Cook County's $1.9 billion in residential savings is real, but the $2 billion commercial clawback demonstrates that assessment reform operates inside a zero-sum tax system where shifting burdens off one class of property inevitably shifts them onto another. C3 AI's deployments in Riverside County and New York City are recent enough that independent, longitudinal outcome data does not yet exist, so we are relying on vendor-reported speed metrics rather than third-party fairness audits.

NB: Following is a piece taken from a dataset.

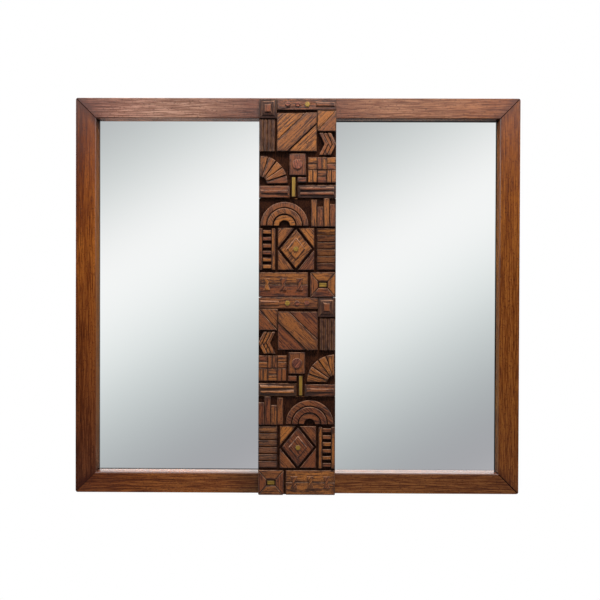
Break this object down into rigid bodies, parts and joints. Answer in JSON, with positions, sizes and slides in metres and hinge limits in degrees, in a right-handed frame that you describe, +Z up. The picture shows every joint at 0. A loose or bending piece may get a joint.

The Urban Institute's AVM bias findings are strongest in neighborhoods with thin transaction volumes, and in high-liquidity markets with robust comparable sales data, AI valuation models perform significantly better, raising the possibility that the regressivity problem may be driven more by human appeals behavior than by model architecture in well-traded markets.

What You Should Do

Look up your assessment, because every county publishes assessment records online. Compare your assessed value to recent comparable sales within a half-mile radius, and if your assessed value exceeds your home's likely market value by more than 10%, you are almost certainly overpaying.

File an appeal when the numbers don't add up. The National Taxpayers Union reports that 40 to 60% of appeals succeed, with the average successful appeal reducing assessments by 10 to 15% and saving $500 or more per year, and your county assessor's website lists the appeal window, the required forms, and the comparable sales evidence format. Most residential appeals do not require an attorney.

Ask whether your county uses AI in assessments, and if it does, ask whether the model's methodology is publicly documented. If it is not, you are inside the black box, and you should plan to appeal regularly rather than trust the output. Iowa's new law may spread to other states. Until it does, the burden of proof sits with you, and the $24,750 question is whether you're willing to carry it.